Entries with model source code:

• • •

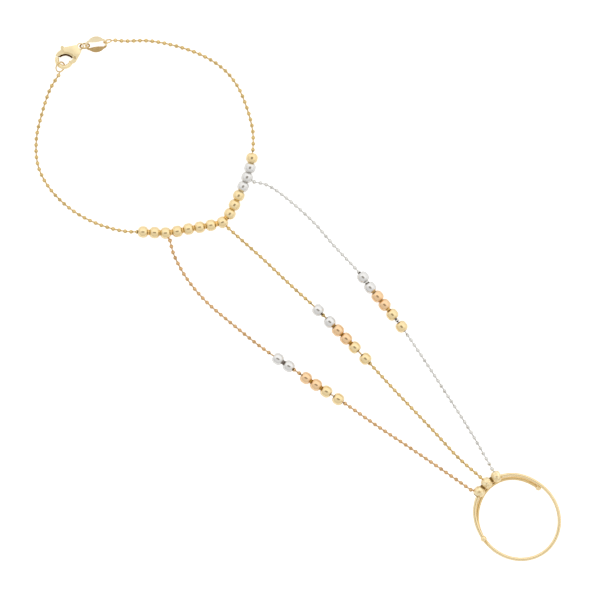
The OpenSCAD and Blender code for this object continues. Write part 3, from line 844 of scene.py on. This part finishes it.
# The axis of a ring that stands along its direction and leans over sideways
def leaningAxis(hoop):
    way, lean = math.radians(hoop["direction"]), math.radians(hoop["lean"])
    return Vector((-math.cos(lean) * math.sin(way), math.cos(lean) * math.cos(way), math.sin(lean)))


hookRing = {"at": clasp["at"] + Vector((0.55, -1.9, 0)), "outer": 2.76, "wire": 0.32, "tilt": 42, "turn": 16,
            "exit": 145}
tilt, leaving = math.radians(hookRing["tilt"]), math.radians(hookRing["exit"])
axis = polar(math.sin(tilt), hookRing["turn"], math.cos(tilt))
side = polar(math.cos(tilt), hookRing["turn"], -math.sin(tilt))
outwards = math.cos(leaving) * polar(1, hookRing["turn"] + 90) + math.sin(leaving) * side
edge = (hookRing["at"] + wireReach(hookRing) * outwards) * mm
line = chains["wrist"]["line"]
if (line[0] - edge).length > (line[-1] - edge).length:
    line.reverse()
piece = roundRing("hookEndRing", hookRing["outer"], hookRing["wire"])
piece.data.transform(along(hookRing["at"] * mm, axis))
facing = (line[1] - line[0]).normalized()
piece = joined("hookEndRing", [piece] + chainEnd(edge, line[0], facing, hookRing["wire"]))
dress(piece, "bracelet", "yellow_gold", ["hook_end_ring"], drawnGold)

eye = clasp["at"] + clasp["eye"]
jumpRing = {"outer": 2.6, "wire": 0.38, "direction": 51, "lean": 32}
height = standing(jumpRing)
run = math.sqrt(wireReach(jumpRing) ** 2 - ((height - eye.z) / math.cos(math.radians(jumpRing["lean"]))) ** 2)
at = Vector((eye.x, eye.y, height)) + polar(run, jumpRing["direction"])
piece = roundRing("jumpRing", jumpRing["outer"], jumpRing["wire"])
piece.data.transform(along(at * mm, leaningAxis(jumpRing)))
dress(piece, "bracelet", "yellow_gold", ["jump_ring"], shadedJumpGold)

# The oval link, whose flat sides slope down a little towards their outer edges
link = {
    "fromEye": 1.44, "direction": 52, "middle": 2.42, "end": 1.04, "wire": 0.56, "grain": 0.03, "passes": 6,
    "domeRadius": 10.0, "domeLength": 8.0, "domeDrop": 9.787, "domeTip": 20, "shadeFrom": 0.55,
}
linkAt = eye + polar(link["fromEye"], jumpRing["direction"]) + polar(link["middle"], link["direction"])
clearSelection()
bpy.ops.mesh.primitive_cylinder_add(vertices=256, radius=link["domeRadius"] * mm, depth=link["domeLength"] * mm)
dome = bpy.context.object
dome.data.transform(Matrix.Translation(linkAt * mm) @ Matrix.Rotation(math.radians(link["direction"]), 4, "Z")
                    @ Matrix.Rotation(math.radians(link["domeTip"]), 4, "X")
                    @ Matrix.Translation((0, 0, -link["domeDrop"] * mm)) @ Matrix.Rotation(math.pi / 2, 4, "Y"))
piece = castFrom("oval_link", "ovalLink", link["grain"], link["passes"], dome)
dress(piece, "bracelet", "yellow_gold", ["oval_link"], linkGold, linkShade)
# Painted shade: faces on the lower flat side of the link take the deeper gold
lowerSide = polar(1, link["direction"] - 90)
for face in piece.data.polygons:
    if (face.center - linkAt * mm).dot(lowerSide) > link["shadeFrom"] * mm:
        face.material_index = 1

linkRing = {"outer": 2.2, "wire": 0.32, "direction": 59, "lean": 25, "position": 20, "gap": 0.06}
linkEnd = linkAt + polar(link["middle"] - link["end"], link["direction"]) + polar(
    link["end"], link["direction"] + linkRing["position"])
pull = wireReach(linkRing) - linkRing["wire"] / 2 - link["wire"] / 2 - linkRing["gap"]
at = Vector((linkEnd.x, linkEnd.y, standing(linkRing))) + polar(pull, linkRing["direction"])
edge = (at + polar(wireReach(linkRing), linkRing["direction"])) * mm
piece = roundRing("linkEndRing", linkRing["outer"], linkRing["wire"])
piece.data.transform(along(at * mm, leaningAxis(linkRing)))
facing = (line[-2] - line[-1]).normalized()
piece = joined("linkEndRing", [piece] + chainEnd(edge, line[-1], facing, linkRing["wire"]))
dress(piece, "bracelet", "yellow_gold", ["link_end_ring"], drawnGold)
print("rings closed")


# Table, light and camera

studio = {
    "tableSize": 4.0, "tableDrop": 0.00001, "tableTone": 0.86, "tableGlow": 0.22, "seenGlow": 0.4,
    "tableGrain": 900, "tableRoughFrom": 0.7, "tableRoughTo": 0.9, "tableSheen": 0.1,
    "horizon": 0.92, "zenith": 1.06, "zenithFrom": 0.75,
    "slotDark": 0.35, "slotTone": (1.0, 0.9, 0.76, 1), "slotLength": 0.38, "slotWidth": 0.22,
    "slotSoft": 0.3, "slotTurn": 45,
    "dimSide": 0.84, "brightSide": 1.16, "sideReach": 0.55, "sideSlant": -0.5,
}
clearSelection()
bpy.ops.mesh.primitive_plane_add(size=studio["tableSize"], location=(0, 0, -studio["tableDrop"]))
table = bpy.context.object
table.name = "table"
card = bpy.data.materials.new("paleTable")
card.use_nodes = True
nodes, links = card.node_tree.nodes, card.node_tree.links
shader = nodes["Principled BSDF"]
shader.inputs["Base Color"].default_value = (*[studio["tableTone"]] * 3, 1)
shader.inputs["Specular IOR Level"].default_value = studio["tableSheen"]
shader.inputs["Emission Color"].default_value = (1, 1, 1, 1)
place, paper = nodes.new("ShaderNodeTexCoord"), nodes.new("ShaderNodeTexNoise")
rough = nodes.new("ShaderNodeMapRange")
paper.inputs["Scale"].default_value = studio["tableGrain"]
rough.inputs["To Min"].default_value = studio["tableRoughFrom"]
rough.inputs["To Max"].default_value = studio["tableRoughTo"]
links.new(place.outputs["Object"], paper.inputs["Vector"])
links.new(paper.outputs["Fac"], rough.inputs["Value"])
links.new(rough.outputs["Result"], shader.inputs["Roughness"])
seen, glow = nodes.new("ShaderNodeLightPath"), nodes.new("ShaderNodeMath")
glow.operation = "MULTIPLY_ADD"
glow.inputs[1].default_value = studio["seenGlow"]
glow.inputs[2].default_value = studio["tableGlow"]
links.new(seen.outputs["Is Camera Ray"], glow.inputs[0])
links.new(glow.outputs[0], shader.inputs["Emission Strength"])
table.data.materials.append(card)

world = bpy.data.worlds.new("lightTent")
bpy.context.scene.world = world
world.use_nodes = True
nodes, links = world.node_tree.nodes, world.node_tree.links
nodes.clear()
look = nodes.new("ShaderNodeTexCoord")


def fill(sockets, values):
    for socket, value in zip(sockets, values):
        if isinstance(value, (int, float)):
            socket.default_value = value
        else:
            links.new(value, socket)


def worldMath(operation, *values):
    node = nodes.new("ShaderNodeMath")
    node.operation = operation
    fill(node.inputs, values)
    return node.outputs[0]


def smoothBetween(value, low, high, start, end):
    node = nodes.new("ShaderNodeMapRange")
    node.interpolation_type = "SMOOTHSTEP"
    fill(node.inputs, (value, low, high, start, end))
    return node.outputs["Result"]


axes = nodes.new("ShaderNodeSeparateXYZ")
links.new(look.outputs["Generated"], axes.inputs[0])
skyLight = smoothBetween(axes.outputs["Z"], 0.0, studio["zenithFrom"], studio["horizon"], studio["zenith"])
across = worldMath("MULTIPLY_ADD", axes.outputs["X"], studio["sideSlant"], axes.outputs["Y"])
sideEnd = studio["sideReach"]
sideLight = smoothBetween(across, -sideEnd, sideEnd, studio["dimSide"], studio["brightSide"])

# The slot in the tent that the camera looks through shows as a short dark line on each bead
slotTurn = math.radians(studio["slotTurn"])
squares = []
for slant, size in ((slotTurn, studio["slotLength"]), (slotTurn + math.pi / 2, studio["slotWidth"])):
    run = worldMath("MULTIPLY", axes.outputs["X"], math.cos(slant) / size)
    run = worldMath("MULTIPLY_ADD", axes.outputs["Y"], math.sin(slant) / size, run)
    squares.append(worldMath("POWER", worldMath("ABSOLUTE", run), 2.0))
reach = worldMath("SQRT", worldMath("ADD", *squares))
slot = smoothBetween(reach, 1 - studio["slotSoft"], 1 + studio["slotSoft"], studio["slotDark"], 1.0)
level = worldMath("MULTIPLY", worldMath("MULTIPLY", skyLight, sideLight), slot)
back = nodes.new("ShaderNodeBackground")
links.new(level, back.inputs["Strength"])
tint = nodes.new("ShaderNodeMix")
tint.data_type = "RGBA"
tint.inputs[6].default_value = studio["slotTone"]
tint.inputs[7].default_value = (1, 1, 1, 1)
links.new(slot, tint.inputs["Factor"])
links.new(tint.outputs[2], back.inputs["Color"])
end = nodes.new("ShaderNodeOutputWorld")
links.new(back.outputs[0], end.inputs["Surface"])
bpy.context.scene.view_settings.view_transform = "Standard"

view = {"above": (-0.00054, -0.00124), "height": 1.92, "lens": 480, "turn": 45}
cameraData = bpy.data.cameras.new("camera")
cameraData.lens = view["lens"]
camera = bpy.data.objects.new("camera", cameraData)
bpy.context.scene.collection.objects.link(camera)
camera.location = (*view["above"], view["height"])
camera.rotation_euler = (0, 0, math.radians(view["turn"]))
bpy.context.scene.camera = camera
print("studio set")
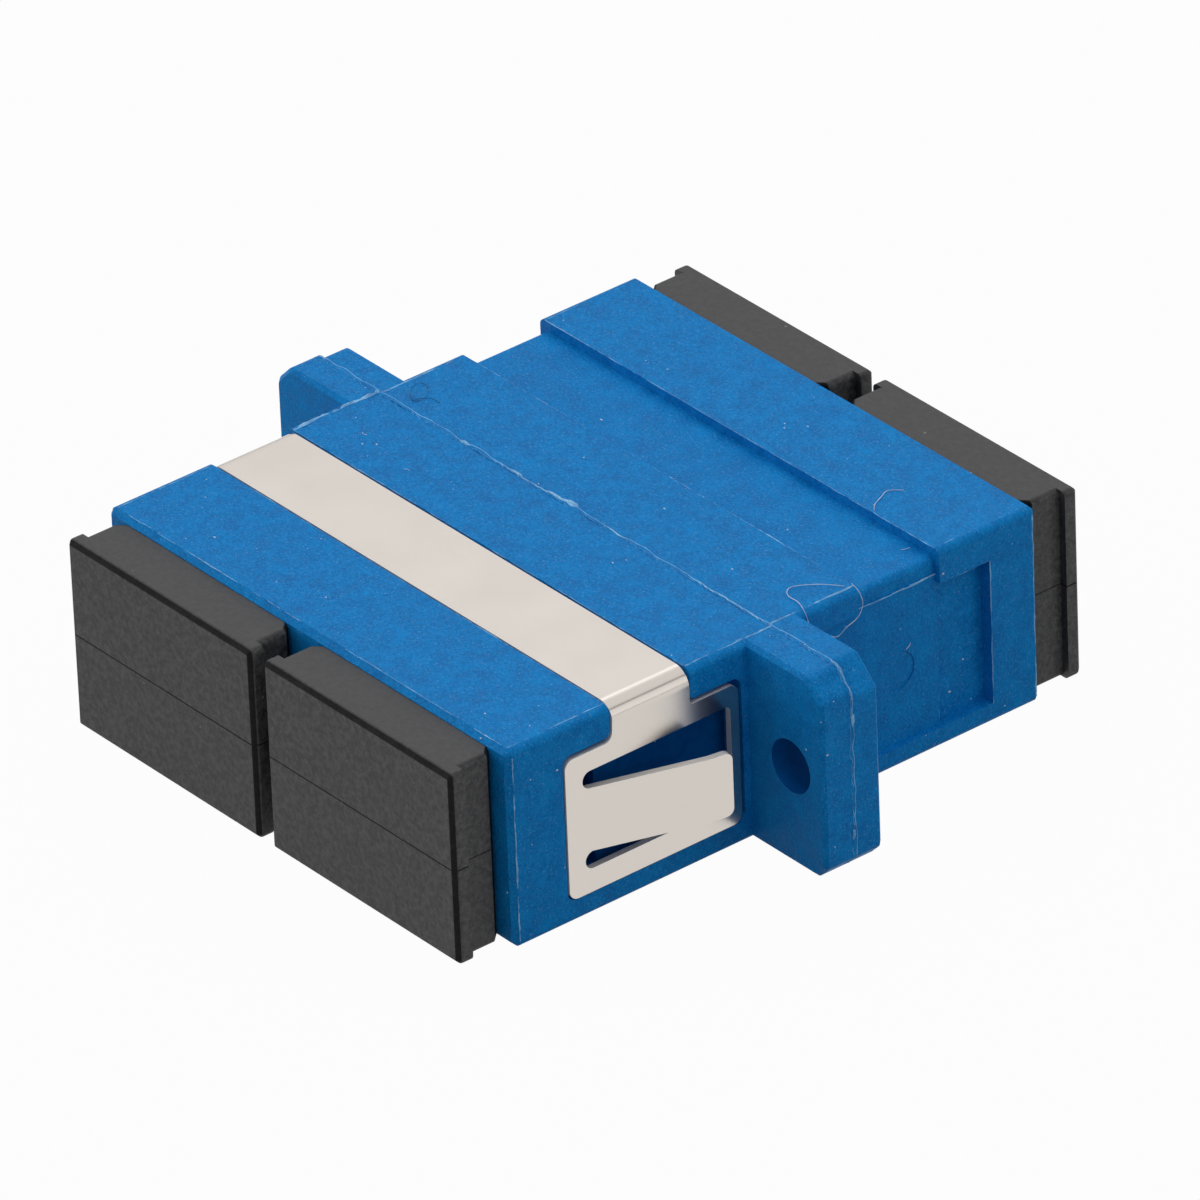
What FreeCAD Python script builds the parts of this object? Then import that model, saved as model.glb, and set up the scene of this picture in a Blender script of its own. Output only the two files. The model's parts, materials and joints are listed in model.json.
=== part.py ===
"""Duplex fibre adapter: two moulded halves welded at a screw flange, with a spring clip and dust caps.

Axes: X across the two ports, Y along the fibres (-Y is the front, the panel side), Z up. Millimetres.
Origin: midway between the two screw holes, on the flange's front face, which bears on the panel.
"""
import FreeCAD
import Part
import math
import os

V = FreeCAD.Vector

# ---- ports and the connector grid
port_pitch = 12.7            # centre to centre of the two channels
port_width = 9.0
port_height = 7.4
port_corner = 0.3
key_width = 2.3              # slot in the port's roof for the connector's key
key_depth = 0.5
key_end_wall = 0.4           # roof kept between the key slot's end and the recess over it
mouth_lead_in = 0.25         # chamfer round each port's mouth

# ---- housing
roof_wall = 0.9              # over and under the ports
front_side_wall = 1.95
rear_side_wall = 1.8
seam_to_mouth = 13.8         # each half, from the weld seam to its mouth
edge_radius = 0.33           # long edges of both halves
mouth_edge = 0.25            # chamfer between each end face and the outer walls

# ---- screw flange
front_flange = 1.55          # thickness moulded on the front half
rear_flange = 1.45           # thickness moulded on the rear half
screw_spacing = 30.7
screw_hole = 2.4
ear_margin = 2.0             # from a screw hole's centre to the end of its ear
front_ear_chamfer = 0.9      # top outer corner of an ear, front half's share
rear_ear_chamfer = 1.2       # the same on the rear half, set slightly further in
ear_foot_chamfer = 0.6       # bottom outer corner of an ear
ear_top_blend = 0.5          # radius where a top chamfer meets the ear's faces
ear_foot_blend = 0.3         # the same at the foot
ear_edge = 0.18              # chamfer along the ear's front and rear edges

# ---- spring clip
clip_sheet = 0.3
clip_proud = 0.05            # how far the sheet stands out of its recess
clip_centre = 5.0            # from the flange's front face to the middle of the clip
clip_band = 4.0              # width of the band over the top and of its two necks
clip_bend = 0.5              # inside radius at the top corners
plate_length = 8.9           # side plate, along Y
plate_top = 3.0              # height of the plate's upper edge
plate_foot = 3.5             # depth of its lower edge below the middle
plate_corner = 0.45
neck_front_round = 0.4       # inner corner between a neck and its plate, on the mouth's side
neck_rear_round = 0.15       # the same on the flange's side
slot_root = 0.86             # sheet left in front of the slots
slot_end = 0.43              # sheet left behind the slots
slot_rim_top = 0.89          # sheet left above the upper slot
slot_rim_foot = 1.08         # sheet left below the lower slot
slot_width = 0.8             # the slots end in a half round of this width
slot_corner = 0.28
tongue_angle = 18.0          # how far a tongue is sprung out of its plate, in degrees
tongue_length = 5.87         # from its root bend to its free end, measured along the plate
tongue_lip = 1.0             # last stretch, bent back towards the plate
tongue_lip_angle = 9.0       # how far the lip is bent back from the tongue's own line
tongue_corner = 0.35         # round on the free end's corners
tongue_root = 0.1            # the tongue's run into its plate
clip_gap = 0.07              # round the clip's edges in its recess
clip_seat = 0.02             # between the sheet and the plastic under it

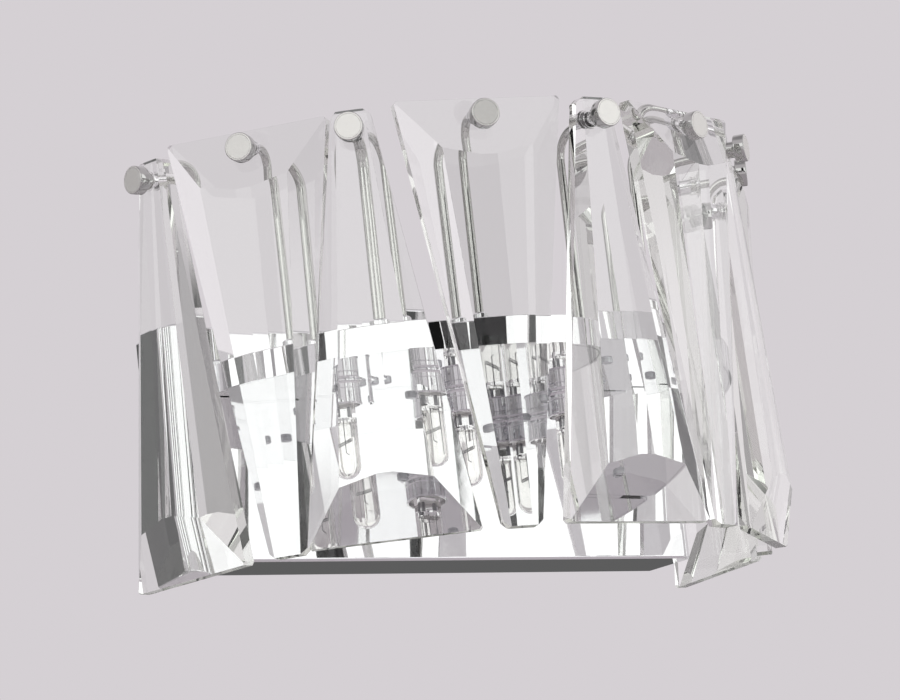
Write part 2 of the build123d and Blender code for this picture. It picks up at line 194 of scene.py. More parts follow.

• • •

- **Stated task**: From the opening line of the data above, please print each line as written up to and including the line that contains "return Vector((-math.cos(lean) *", and nothing more.

- **Expected answer**:
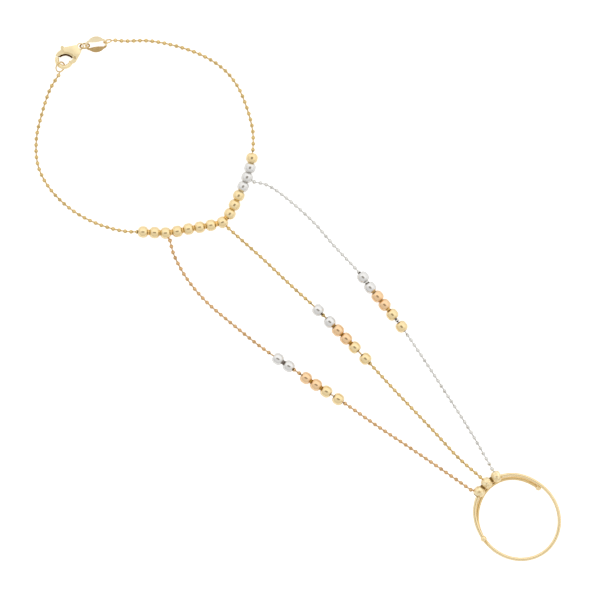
The OpenSCAD and Blender code for this object continues. Write part 3, from line 844 of scene.py on. This part finishes it.
# The axis of a ring that stands along its direction and leans over sideways
def leaningAxis(hoop):
    way, lean = math.radians(hoop["direction"]), math.radians(hoop["lean"])
    return Vector((-math.cos(lean) * math.sin(way), math.cos(lean) * math.cos(way), math.sin(lean)))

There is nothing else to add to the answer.